В чем-то он подлинный, но нам кажется донельзя абсурдным, так нам привычны декорации, которые его прикрывают. Вот из этих проблесков и проступает главный персонаж «Шинели», робкий маленький чиновник, и олицетворяет дух этого тайного, но подлинного мира, который прорывается сквозь стиль Гоголя. Он, этот робкий маленький чиновник, — призрак, гость из каких-то трагических глубин, который ненароком принял личину мелкого чиновника. Русские прогрессивные критики почувствовали в нем образа человека угнетенного, униженного, и вся повесть поразила их своим социальным обличением. Но повесть гораздо значительнее этого. Провалы и зияния в ткани гоголевского стиля соответствуют разрывам в ткани самой жизни. Что-то очень дурно устроено в мире, а люди — просто тихо помешанные, они стремятся к цели, которая кажется им очень важной, в то время как абсурдно-логическая сила удерживает их за никому ненужными занятиями — вот истинная «идея» повести. В мире тщеты, тщетного смирения и тщетного господства высшая степень того, чего могут достичь страсть, желание, творческий импульс — это новая шинель, перед которой преклонят колени и портные, и заказчики. Мир этот есть, и он исключает все, что может его разрушить, поэтому всякое усовершенствование, всякая борьба, всякая нравственная цель или усилие ее достичь так же немыслимы, как изменение звездной орбиты.

— В чем сюжет «Шинели»?

Сюжет «Шинели» чрезвычайно прост. Бедный маленький чиновник принимает важное решение и заказывает новую шинель. Пока ее шьют, она превращается в мечту его жизни. В первый же вечер, когда он ее надевает, шинель у него снимают норы на темной улице. Чиновник умирает от горя, и его привидение бродит по городу.

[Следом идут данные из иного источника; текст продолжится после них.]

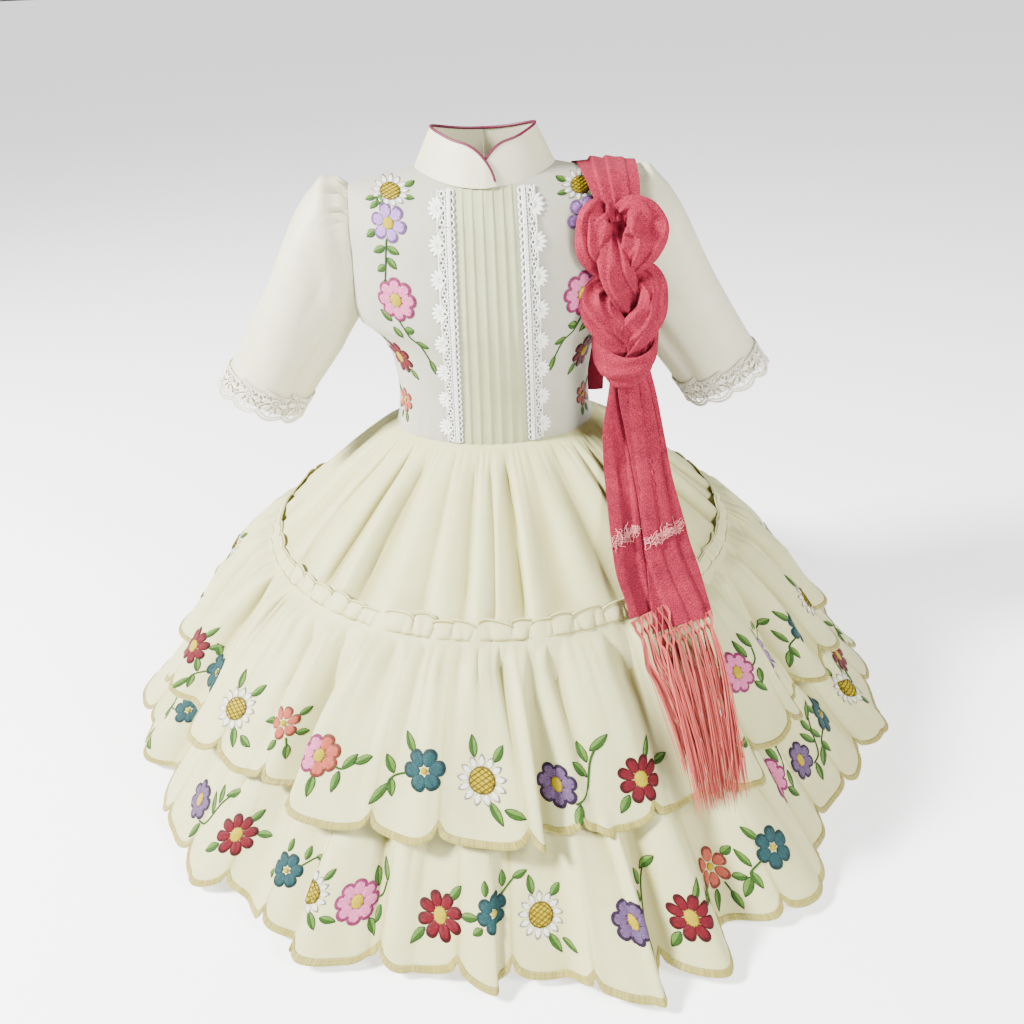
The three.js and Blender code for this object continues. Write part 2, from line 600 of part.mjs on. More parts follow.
for (const [name, end] of Object.entries(ENDS)) {
  const places = [end.from, (end.from + end.to) / 2, end.to];
  const tailCells = stretchCells(REBOZO_TAIL, places);
  const tail = wall(stretch(REBOZO_TAIL), tailCells, end.lift, end.lift + REBOZO_CLOTH, { side: -1 });
  sew(`rebozo_end_${name}`, tail, COLOURS.coral, 0.85);
  const fringeCells = stretchCells(REBOZO_FRINGE, places);
  const spread = end.lift + (end.lift ? 1.5 : 0);
  const fringe = wall(stretch(REBOZO_FRINGE), fringeCells, spread, spread + FRINGE_THICKNESS, { side: -1 });
  sew(`rebozo_fringe_${name}`, fringe, COLOURS.fringe, 0.9);
}

export default dress;
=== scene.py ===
"""The looks of a child's escaramuza riding dress with its rebozo, sewn over its solid model.

Lengths are in millimetres from the waist seam, as in the solid's source, until a mesh is placed.
"""

import math

import bpy
import numpy as np
from mathutils import Euler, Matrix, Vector


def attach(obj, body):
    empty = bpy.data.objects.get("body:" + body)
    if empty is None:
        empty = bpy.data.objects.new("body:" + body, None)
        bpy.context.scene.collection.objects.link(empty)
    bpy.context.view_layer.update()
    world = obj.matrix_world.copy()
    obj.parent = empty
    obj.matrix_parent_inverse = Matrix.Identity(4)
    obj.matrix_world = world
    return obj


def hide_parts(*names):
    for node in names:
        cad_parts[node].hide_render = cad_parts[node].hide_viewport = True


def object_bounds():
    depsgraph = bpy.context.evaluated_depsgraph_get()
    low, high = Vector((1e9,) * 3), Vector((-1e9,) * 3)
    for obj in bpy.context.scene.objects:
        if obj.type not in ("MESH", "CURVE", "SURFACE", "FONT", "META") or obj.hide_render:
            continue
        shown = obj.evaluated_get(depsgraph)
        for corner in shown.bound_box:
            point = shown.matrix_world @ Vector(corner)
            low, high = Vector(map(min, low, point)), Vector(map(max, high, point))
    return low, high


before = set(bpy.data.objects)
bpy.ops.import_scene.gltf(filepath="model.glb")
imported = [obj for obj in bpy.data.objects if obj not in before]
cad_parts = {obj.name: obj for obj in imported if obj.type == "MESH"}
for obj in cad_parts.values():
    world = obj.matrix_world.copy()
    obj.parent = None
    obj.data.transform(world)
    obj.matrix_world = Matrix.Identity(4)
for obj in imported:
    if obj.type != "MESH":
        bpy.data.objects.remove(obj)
solid_box = [list(corner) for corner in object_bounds()]

SHOULDER_HEIGHT = 260.0
CLOTH = 0.8

# ---- Tables of the form, as in the solid's source ----


def table(names, rows):
    return dict(zip(names.split(), np.array(rows, float).T))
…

— Это фабула, а подлинный сюжет?



Подлинный сюжет в стиле, во внутренней структуре этого анекдота. Для того чтобы по достоинству его оценить, надо произвести нечто вроде умственного сальто, отвергнуть привычную шкалу литературных ценностей и последовать за автором по пути его сверхчеловеческого воображения. Мир Гоголя сродни таким концепциям в современной физике, как «Вселенная — гармошка» или «Вселенная — взрыв»; он не похож на спокойно вращавшиеся, подобно часовому механизму, миры. Искусство Гоголя, открывшееся нам в «Шинели», показывает, что параллельные линии могут не только встретиться, но могут извиваться и перепутываться самым причудливым образом, как колеблются, изгибаясь при малейшей ряби, две колонны, отраженные в воде. Гений Гоголя — это и есть та самая рябь на воде; дважды два будет пять, если не квадратный корень из пяти, и в мире Гоголя все это происходит естественно, там нет на шей рассудочной математики.

Процесс одевания, которому предается Акакий Акакиевич, шитье и облачение в шинель на самом деле — его разоблачение, постепенный возврат к полной наготе его же призрака. С самого начала повести он тренируется для своего сверхъестественного прыжка в высоту, и такие безобидные с виду подробности, как хождение на цыпочках по улице, чтобы сберечь башмаки, или его смятение, когда он не знает, где находится — посреди улицы или на середине фразы, — все эти детали постепенно растворяют чиновника Акакия Акакиевича, и в конце повести его призрак кажется самой осязаемой, самой реальной ипостасью его существа.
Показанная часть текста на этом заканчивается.